Nice. Now that was how successful people did things. They shared the credit, not hogged it. Brooke half laughed and gripped Dane’s hand, all through Aunt Ruth’s speech about dreams and fulfillment and legacies and George Herman Ruth’s brash candor.

“And now,” Aunt Ruth said, winding up her thanks, her extolling of Babe Ruth, and her honor of her father all after only about two minutes, “I want to give everyone a very personal surprise to go along with the opening of Left Field. I proudly announce the engagement of my niece, Brooke Chadwick, to Dane Rockwell.”

The crowd gasped. “Hey!” someone from the stands yelled. “Rockwell. You’re not going to run off and marry some politician’s daughter tomorrow, are ya?”

Aunt Ruth fielded this one. “Can’t. Tomorrow he and my niece are tying the knot.
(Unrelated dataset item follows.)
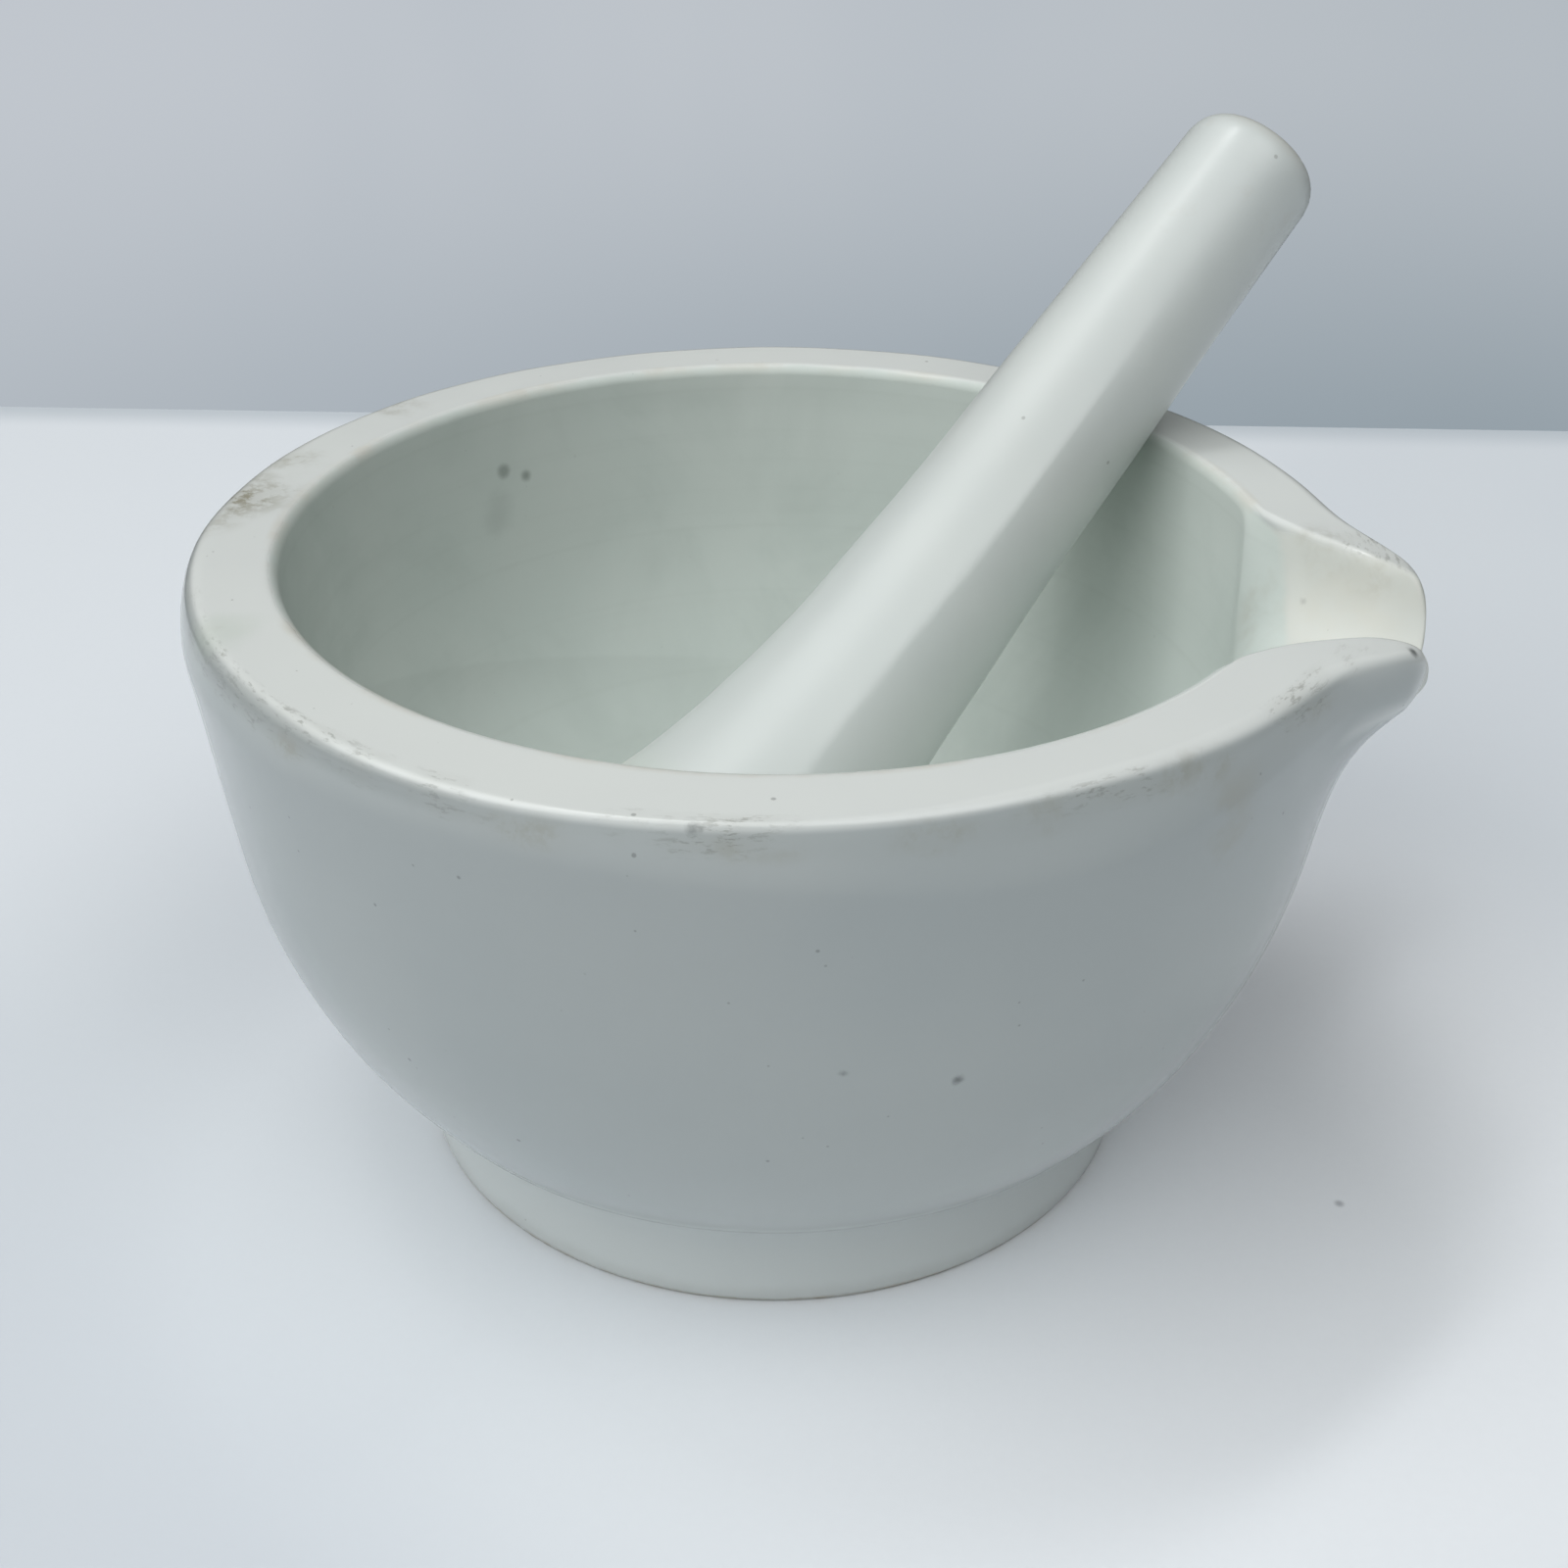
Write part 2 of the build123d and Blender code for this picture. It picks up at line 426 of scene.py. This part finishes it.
# a low ridge along the handle: where it runs, its height, and how far it reaches to either side
RIDGE_TURN, RIDGE_SKEW = radians(-123), radians(8)
RIDGE_RISE, RIDGE_NEAR, RIDGE_FAR = 0.9, radians(11.5), radians(60)
HANDLE_SHIFT, SHIFT_TURN = 0.42, radians(-46)


def pestle_line():
    """Middle of the head, and the direction up the handle."""
    head_centre = Vector((-HEAD_DISTANCE * sin(HEAD_SWING) * cos(HEAD_BEARING),
                          -HEAD_DISTANCE * sin(HEAD_SWING) * sin(HEAD_BEARING),
                          BOWL_CENTRE - HEAD_DISTANCE * cos(HEAD_SWING)))
    ahead = Vector((cos(PESTLE_BEARING), sin(PESTLE_BEARING), 0))
    upright = Vector((0, 0, 1))
    return head_centre, ahead * cos(PESTLE_LEAN) + upright * sin(PESTLE_LEAN)


def shape_pestle():
    head_centre, axis = pestle_line()
    sideways = Vector((-sin(PESTLE_BEARING), cos(PESTLE_BEARING), 0))
    across = sideways.cross(axis)
    profile = []
    lowest = 75.0
    for i in range(31):
        turn = radians(lowest * i / 30)
        profile.append((HEAD_RADIUS * sin(turn), -HEAD_RADIUS * cos(turn)))
    for i in range(1, 61):
        height = -4.4 + 95.2 * (i / 60) ** 1.3
        profile.append((table_value(NECK, height), height))
    for i in range(1, 11):
        turn = radians(90 * i / 10)
        profile.append((HANDLE_END - HANDLE_CORNER * (1 - cos(turn)), 90.8 + (HANDLE_CORNER) * sin(turn)))
    crown = HANDLE_END - HANDLE_CORNER
    for radius in (3.0, 1.6, 0.0):
        profile.append((radius, HANDLE_REACH - HANDLE_CROWN * (radius / crown) ** 2))
    profile[0] = (0.0, profile[0][1])
    pestle = turned("pestle_body", profile, 144, head_centre, across, axis)
    for vertex in pestle.data.vertices:
        point = vertex.co / MM - head_centre
        height = point.dot(axis)
        out = point - axis * height
        if out.length > 0.5:
            wave = noise.noise(axis * height * 0.05 + out.normalized() * 0.5)
            round_it = atan2(out.dot(sideways), out.dot(across))
            turn = (round_it - RIDGE_TURN + RIDGE_SKEW * smooth(height, 50, 12) + pi) % (2 * pi) - pi
            reach = RIDGE_NEAR if turn < 0 else RIDGE_FAR
            ridge = exp(-sqrt(turn**2 + 0.0009) / reach) * (1 - (turn / pi) ** 2)
            lift = RIDGE_RISE * ridge * smooth(height, -4, 16) * smooth(height, 78, 40)
            lift += HANDLE_SHIFT * cos(round_it - SHIFT_TURN) * smooth(height, 12, 30)
            lift -= (0.08 + 0.08 * wave) * smooth(height, -10, 12)
            vertex.co = vertex.co + out.normalized() * lift * MM
    finish_piece(pestle, "pestle", "pestle")
    return pestle


mortar_body = shape_mortar()
pestle_body = shape_pestle()


# ---------------------------------------------------------------- finishes
def millimetres(*place):
    return tuple(value * MM for value in place)


def patch(finish, place, centre, size, ragged=None, flat=1.0):
    """1 near a centre, falling to 0 at the size in mm; ragged noise frays its outline, flat squashes it upright."""
    offset = finish.node("VectorMath", {"operation": "SUBTRACT"}, place, millimetres(*centre))
    offset = finish.node("VectorMath", {"operation": "MULTIPLY"}, offset, (1, 1, flat))
    distance = finish.node("VectorMath", {"operation": "LENGTH"}, offset, out=1) / (size * MM)
    if ragged is not None:
        distance = distance + (ragged - 0.5) * 1.6
    return distance.rise(1.0, 0.1)


def specks(finish, place, spacing, size, share):
    """Small round specks, in a share of the cells of a scattered grid; sizes in mm."""
    cells = {"Scale": 1 / (spacing * MM)}
    near = finish.node("TexVoronoi", None, place, **cells)
    pick = finish.parts(finish.node("TexVoronoi", None, place, out=1, **cells))[0]
    return near.rise(size / spacing, size / spacing * 0.5) * pick.rise(1 - share, 1 - share + 0.02)


# centre in mm, size in mm, strength
BOWL_SPOTS = [((-38.7, 24.8, 56.8), 1.05, 0.50), ((-37.0, 27.0, 55.6), 0.95, 0.58), ((-38.9, 23.0, 51.6), 3.6, 0.14)]
WALL_SPECKS = [((27.8, -45.8, 38.6), 0.8, 0.7), ((9.0, -55.0, 64.6), 1.0, 0.7), ((59.4, -9.2, 63.6), 0.9, 0.8),
               ((50.2, 8.9, 58.9), 0.6, 0.5), ((57.1, 7.1, 60.8), 0.6, 0.4), ((-36.4, -43.8, 63.4), 0.8, 0.7),
               ((19.6, -50.6, 41.0), 0.6, 0.5), ((-30.0, -39.4, 24.0), 0.6, 0.5)]
# centre in mm, size in mm, strength, how much flatter than long
EDGE_STAINS = [((-54.2, -7.0, 65.0), 8.0, 0.95, 1.0), ((-54.6, 3.0, 65.0), 7.0, 0.8, 1.0),
               ((-53.5, -14.0, 65.0), 5.0, 0.5, 1.0), ((-48.5, 20.0, 65.0), 4.0, 0.5, 1.0), ((-41.0, -37.0, 65.0), 4.0, 0.3, 1.0),
               ((51.0, 11.5, 64.2), 4.0, 0.35, 1.0), ((56.5, 8.8, 63.4), 3.5, 0.25, 1.0),
               ((-36.2, -43.2, 63.0), 4.0, 0.35, 2.5), ((-26.6, -49.0, 62.8), 5.0, 0.35, 3.0),
               ((13.2, -54.4, 62.9), 6.0, 0.5, 3.0), ((-3.9, -56.0, 62.8), 7.0, 0.45, 3.0),
               ((25.6, -49.4, 63.0), 5.0, 0.5, 2.8), ((34.4, -43.2, 63.1), 5.5, 0.55, 2.6),
               ((43.2, -34.2, 63.1), 5.0, 0.5, 2.6), ((51.4, -20.4, 63.1), 4.0, 0.4, 2.2)]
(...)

And her father would be very happy.”

The words sent a warm rush of love from Brooke’s head to her feet, like her dad and her mom and her grandpa were there with her, sharing in her happy announcement.

Rivershire snagged the microphone back from Aunt Ruth. “And now, ladies and gentlemen, kids and baseball fans everywhere, the moment we’ve all been waiting for.” From within the black lacquer box, he pulled out the prize and held it aloft. “Babe Ruth’s Called Shot Ball!”
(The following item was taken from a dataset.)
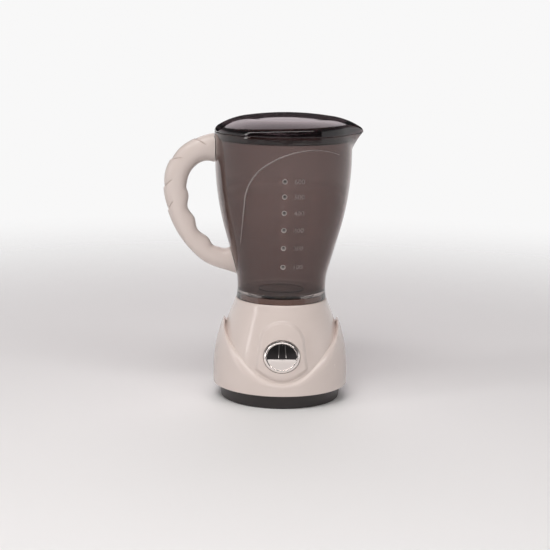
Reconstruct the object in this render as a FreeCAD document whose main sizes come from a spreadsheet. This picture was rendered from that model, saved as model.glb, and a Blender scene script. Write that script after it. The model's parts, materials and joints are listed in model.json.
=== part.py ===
"""Toy blender: a hollow base with a motor, a lift-off jug with a lid, and one push button.

Millimetres. The origin is on the base's axis at the level of its standing rim, +Z is up,
the button faces -Y, the handle is at -X and the pouring spout at +X.
"""
import FreeCAD, Part
import math
import os

import Sketcher

Vector = FreeCAD.Vector
Rotation = FreeCAD.Rotation
Placement = FreeCAD.Placement
UP = Vector(0, 0, 1)

# Driving dimensions: name, value, what it is.
DIMENSIONS = [
    ("seat_gap", 0.1, "gap between flat faces that rest on each other"),
    ("part_gap", 0.3, "gap between curved faces of neighbouring pieces"),
    ("shaft_gap", 0.05, "radial running clearance of a shaft"),
    # base plate
    ("rim_set", 1.5, "how far the plate's standing rim is inside its wall"),
    ("rim_width", 1.6, "radial width of the standing rim"),
    ("rim_height", 1.2, "height of the standing rim"),
    ("plate_thickness", 2.5, "thickness of the bottom plate's floor"),
    ("plate_set", 4.7, "how far the plate's wall is inside the apron"),
    ("plate_wall", 2.0, "thickness of the plate's upright wall"),
    ("flange_thickness", 2.0, "thickness of the flange inside the housing"),
    ("flange_step", 2.3, "how far the flange stands out from the plate's wall"),
    # housing
    ("housing_bottom", 11.0, "height of the housing's lower edge"),
    ("housing_top", 77.0, "height of the shoulder that carries the jug"),
    ("housing_wall", 2.0, "wall thickness of the housing"),
    ("apron_step", 2.7, "how far the apron stands out of the housing's inner cone"),
    ("core_widest", 14.0, "height where the inner cone is widest"),
    ("core_neck_radius", 36.3, "radius of the inner cone at its neck"),
    ("core_neck", 4.3, "depth of the inner cone's neck under the shoulder"),
    ("shoulder_radius", 35.0, "radius of the shoulder that carries the jug"),
    ("apron_radius", 51.7, "largest radius of the apron"),
    ("apron_widest", 21.0, "height where the apron starts to draw in"),
    ("apron_draw", 7.5, "how far the apron draws in up to its tips"),
    ("scoop_low", 17.4, "height of the lowest point of the round scoop that leaves the apron's edge"),
    ("tip_drop", 0.6, "how far the apron's two side tips are under the scoop's axis"),
    ("ridge_foot", 3.0, "width of the ramp inside the apron's edge at its lowest point"),
    ("ridge_side", 4.5, "width of that ramp at its widest places"),
    ("ridge_tip", 1.6, "width of that ramp at its ends"),
    ("boss_radius", 31.5, "radius of the boss that centres the jug"),
    ("boss_height", 4.0, "height of the boss above the shoulder"),
    ("well_radius", 12.5, "radius of the coupling well in the boss"),
    ("well_floor", 6.4, "depth of the well's floor under the shoulder"),
    # raised arch round the button
    ("arch_radius", 17.6, "radius of the arch's round top"),
    ("arch_centre", 49.0, "height of the centre of the arch's round top"),
    ("arch_foot_width", 20.2, "half width of the arch near its foot"),
    ("arch_foot", 30.5, "height where the arch's sides end"),
    ("arch_bottom", 22.6, "height of the arch's lowest point"),
    ("arch_set", 0.9, "how far the arch's face is inside the apron at its foot"),
    ("arch_front_height", 18.0, "height where the arch's face is upright"),
    ("arch_lean", 10.6, "how far the arch's face leans in up to its top"),
    ("arch_top", 66.0, "height where the arch's face reaches its top radius"),
    # button and switch
    ("button_tilt", 12.0, "degrees that the button looks up"),
    ("button_height", 41.0, "height of the button's centre"),
    ("button_wide", 13.6, "half width of the button"),
    ("button_tall", 12.1, "half height of the button"),
    ("button_gap", 0.3, "gap round the button"),
    ("button_proud", 0.7, "how far the button's rim stands out of its seat"),
    ("button_crown", 2.0, "height of the button's crown above its rim"),
    ("button_skirt", 1.4, "thickness of the button's skirt"),
    ("button_face", 1.8, "thickness of the button's face"),
    ("button_travel", 2.5, "travel of the button"),
    ("guide_depth", 7.5, "depth of the button's guide sleeve"),
    ("guide_wall", 1.5, "wall of the button's guide sleeve"),
    ("stop_flange", 1.2, "thickness of the flange that keeps the button in"),
    ("stop_step", 1.2, "how far that flange stands out of the button's skirt"),
    ("plunger_radius", 1.7, "radius of the switch plunger"),
    ("plunger_length", 7.0, "length of the switch plunger"),
    ("plunger_depth", 11.0, "depth of the plunger's tip behind the button's seat"),
    ("switch_side", 8.5, "side of the square switch"),
    ("switch_length", 8.2, "length of the switch"),
    ("switch_depth", 15.0, "depth of the switch's front behind the button's seat"),
    ("board_thickness", 1.6, "thickness of the switch board"),
    ("board_wide", 42.0, "length of the switch board"),
    ("board_tall", 12.0, "height of the switch board"),
    ("board_post_place", 18.3, "distance of the board's posts from the button's axis"),
    ("board_post_radius", 2.6, "radius of the board's posts"),
    # gear frame and drive
    ("frame_level", 27.0, "depth of the gear frame's underside under the shoulder"),
    ("frame_thickness", 2.0, "thickness of the gear frame"),
    ("frame_post_place", 21.5, "distance of the frame's posts from both planes"),
    ("frame_post_radius", 3.2, "radius of the frame's posts"),
    ("frame_corner", 4.5, "radius of the gear frame's corners"),
    ("tooth_module", 0.8, "pitch diameter over number of teeth"),
    ("gear_teeth", 48, "teeth of the drive gear"),
    ("pinion_teeth", 12, "teeth of the motor pinion"),
    ("gear_thickness", 4.0, "thickness of the drive gear's rim"),
    ("gear_level", 2.0, "height of the drive gear's underside above the gear frame"),
    ("gear_hub_radius", 5.0, "radius of the drive gear's hub"),
    ("shaft_radius", 2.0, "radius of the drive spindle and of the agitator's shaft"),
    ("bearing_radius", 4.5, "radius of the bearing boss under the frame"),
    ("bearing_depth", 6.0, "length of the bearing boss under the frame"),
    ("bush_radius", 4.0, "outer radius of the bushes"),
    ("bush_flange_radius", 6.0, "radius of the bushes' flanges"),
    ("bush_flange", 0.8, "thickness of the spindle bush's flange"),
    ("bush_length", 4.0, "length of the spindle bush below its flange"),
    ("dog_radius", 10.0, "radius of the two coupling halves"),
    ("dog_inner", 5.0, "inner radius of the coupling lugs"),
    ("dog_angle", 25.0, "half angle of a coupling lug in degrees"),
    ("dog_count", 3, "lugs of each coupling half"),
    ("dog_hub", 2.6, "thickness of the lower coupling's disc"),
    ("dog_lug", 3.6, "height of the coupling lugs"),
    ("dog_play", 0.3, "axial play between the two coupling halves"),
    ("motor_radius", 10.0, "radius of the motor's round sides"),
    ("motor_flat", 7.5, "half width of the motor across its flats"),
    ("motor_length", 22.0, "length of the motor's can"),
    ("motor_cap_length", 3.0, "length of the motor's end cap"),
    ("motor_shaft_radius", 1.0, "radius of the motor's shaft"),
    ("motor_boss_radius", 3.0, "radius of the motor's front boss"),
    ("motor_boss", 1.5, "height of the motor's front boss"),
    ("motor_collar_wall", 1.6, "wall of the frame's collar round the motor"),
    ("motor_collar_depth", 12.0, "depth of the frame's collar round the motor"),
    # battery bay
    ("cell_radius", 7.1, "radius of a cell"),
    ("cell_length", 49.5, "length of a cell without its nub"),
    ("cell_nub", 1.0, "height of a cell's nub"),
    ("cell_nub_radius", 2.7, "radius of a cell's nub"),
    ("bay_play", 0.3, "play round the cells"),
    ("bay_wall", 1.5, "wall of the battery bay"),
    ("bay_end_room", 2.6, "room for a contact at each end of the bay"),
    ("contact_thickness", 0.5, "thickness of a contact plate"),
    ("cover_thickness", 1.6, "thickness of the battery cover"),
    ("cover_ledge", 3.0, "width of the ledge that carries the battery cover"),
    ("cover_tab_length", 8.0, "length of the cover's tab with the screw"),
    # screws
    ("screw_radius", 1.1, "radius of a screw's shank"),
    ("screw_head_radius", 2.3, "radius of a screw's head"),
    ("screw_head", 1.6, "height of a screw's head"),
    ("screw_length", 7.0, "length of a screw's shank"),
    ("screw_slot", 0.6, "width of the cross recess"),
    ("screw_gap", 0.05, "clearance round a screw"),
    ("case_screw_set", 6.2, "how far the case screws are inside the plate's wall"),
    ("case_boss_radius", 3.4, "radius of the bosses for the case screws"),
    ("case_boss_bite", 1.8, "how deep the tops of the case bosses reach into the cone's wall"),
    # jug: its heights, and the handle's, are given from the shoulder
    ("jug_wall", 1.8, "wall thickness of the jug"),
    ("jug_foot_radius", 34.5, "outer radius of the jug's lower edge"),
    ("collar_radius", 33.8, "outer radius of the jug's collar"),
    ("collar_bottom", 6.0, "height where the jug's lower edge meets the collar"),
    ("collar_top", 10.5, "height where the collar starts to flare"),
    ("flare_radius", 35.4, "outer radius at the end of the flare"),
    ("flare_top", 22.5, "height of the end of the flare"),
    ("cone_radius", 44.6, "outer radius at the end of the straight cone"),
    ("cone_top", 55.0, "height of the end of the straight cone"),
    ("body_radius", 52.0, "largest outer radius of the jug"),
    ("body_widest", 110.0, "height where the jug's side is upright"),
    ("band_bottom", 122.5, "height of the lower edge of the rim band"),
    ("band_step", 0.6, "how far the rim band stands out"),
    ("jug_top", 127.8, "height of the jug's upper edge"),
    ("floor_top", 6.7, "height of the jug's floor"),
    ("floor_thickness", 2.4, "thickness of the jug's floor"),
    ("spout_start", 112.0, "height where the spout begins, hidden in the wall"),
    ("spout_middle", 120.0, "height of the spout's middle section"),
    ("spout_middle_out", 2.4, "how far the spout's tip stands out half way up"),
    ("spout_out", 7.6, "how far the spout's tip stands out at the rim"),
    ("spout_tip_radius", 10.0, "radius of the spout's tip in plan"),
    ("spout_sink", 1.0, "how deep the spout's flanks start inside the jug's wall"),
    ("rib_width", 1.2, "width of the thin rib across the jug's front"),
    ("rib_proud", 0.5, "how far the rib stands out"),
    ("dot_radius", 2.1, "radius of the raised scale dots"),
    ("dot_sink", 0.8, "how deep a scale dot is sunk into the wall"),
    ("dot_bottom", 30.0, "height of the lowest scale dot"),
    ("dot_first_step", 15.0, "distance between the two lowest scale dots"),
    ("dot_step_loss", 0.9, "by how much each next distance is smaller"),
    # agitator
    ("agitator_radius", 15.5, "radius of the agitator disc"),
    ("agitator_thickness", 1.1, "thickness of the agitator disc"),
    ("agitator_recess", 1.2, "depth of its recess in the floor"),
    ("upper_dog_disc", 1.1, "thickness of the upper coupling's disc"),
    # lid
    ("lid_band", 3.9, "height of the lid's edge band"),
    ("lid_wall", 1.8, "wall thickness of the lid"),
    ("lid_apex", 14.0, "height of the lid's crown above the jug's upper edge"),
    ("crown_place", 4.0, "offset of the crown towards the spout"),
    ("crown_break", 35.0, "radius where the crown's curve tightens"),
    ("crown_break_drop", 2.8, "drop of the crown at that radius"),
    ("lid_edge", 2.2, "height of the lid's edge where the crown meets it"),
    ("crown_shoulder", 50.0, "radius of the crown's outer curve"),
    ("plug_depth", 6.0, "depth of the lid's plug ring"),
    ("plug_gap", 0.4, "gap between the plug ring and the jug"),
    # handle
    ("handle_depth", 7.0, "half depth of the handle"),
    ("handle_half", 9.0, "half thickness of the handle in its plane"),
    ("handle_top_out", 1.5, "how far the upper bend's centre is outside the jug's side"),
    ("handle_bend_z", 86.3, "height of the centres of both bends"),
    ("handle_top_bend", 28.6, "radius of the upper bend's middle line"),
    ("handle_low_bend", 66.4, "radius of the lower bend's middle line"),
    ("handle_low_turn", 48.0, "degrees of the lower bend"),
    ("handle_low_rise", 50.0, "degrees by which the lower end flattens"),
    ("handle_top_run", 9.0, "length of the upper end inside the bend"),
    ("handle_swell", 4.0, "growth of the half thickness at the upper end"),
    ("handle_thin", 1.5, "loss of the half thickness towards the lower end"),
    ("handle_flare", 4.2, "growth of the half thickness where the lower end meets the jug"),
    ("grip_wave", 1.0, "height of the finger waves"),
    ("grip_pitch", 21.0, "length of a finger wave"),
    ("grip_first", 9.5, "first finger wave, from the end of the upper bend"),
    ("grip_fade", 8.0, "length over which the finger waves fade in and out"),
    ("lug_half", 1.5, "half thickness of the jug's handle lugs"),
    ("lug_reach", 9.0, "reach of the lugs into the handle"),
    ("upper_lug_low", 107.0, "height of the upper lug's lower edge"),
    ("upper_lug_high", 120.5, "height of the upper lug's upper edge"),
    ("lower_lug_low", 24.0, "height of the lower lug's lower edge"),
    ("lower_lug_high", 33.0, "height of the lower lug's upper edge"),
    ("handle_screw_sink", 2.5, "depth of the handle screws' heads"),
]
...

The crowd went crazy. The organ player broke into a victory tune. Cameras flashed, temporarily blinding Brooke. J.B. then waxed eloquent about the lengths he’d gone to so his adoring public could view the long-hidden ball at last. After his speech everyone headed to Left Field itself for peanuts and Cracker Jack and a closer look at Grandpa Thunder’s lifelong pursuit.

And, of course, Harvey Jarman’s bequest.

Brooke’s eyes stretched across the park to the quarter-mile walk to the museum. Dane elbowed her, reaching into a bag he’d been holding.

“Here.” He held out a pair of shoes he must have dug out of the boxes she’d packed to move into his apartment in Naughton after their honeymoon.

“Flats!” Her feet sang an angelic song of deliverance. “You really do know me. And love me.” For more than just what the outside world saw when she wore her pageant dress.

“I’m a Brooke Chadwick expert.”

First she took off her high heels and slid her happy feet into the dreamy shoes. Then she planted a tender kiss on Dane’s mouth, forgetting the crowd melting toward the museum. Only she and her soon-to-be-husband existed in this big, empty field of grass, with the sky stretching for millennia above them, like their future together, and their children’s children’s futures and beyond.

“Besides,” Dane whispered, his nose nuzzling through her hair, “even if we can’t begin until tomorrow, I’m going to celebrate a new generation of Rockwells.” His hand slid to her stomach. “If we get a running start, there’s a chance we could field a whole team.”

“Eleven!”

“I know. It doesn’t seem like enough. We’d need some relief pitchers, and stuff.” The long dimple in his cheek deepened, and his eyes got that seductive, heavy-lidded gaze. Brooke’s skin tingled with electric anticipation. “We’ll call our team,” he whispered, close to her face, “the Golden Thunder Chadwick Monkeys. After your grandpa.”

She burst out laughing. “How about the Yankees? He’d like that more.”

“That’ll do.” He pressed a kiss to her mouth. “We’ll get started on it tomorrow night.”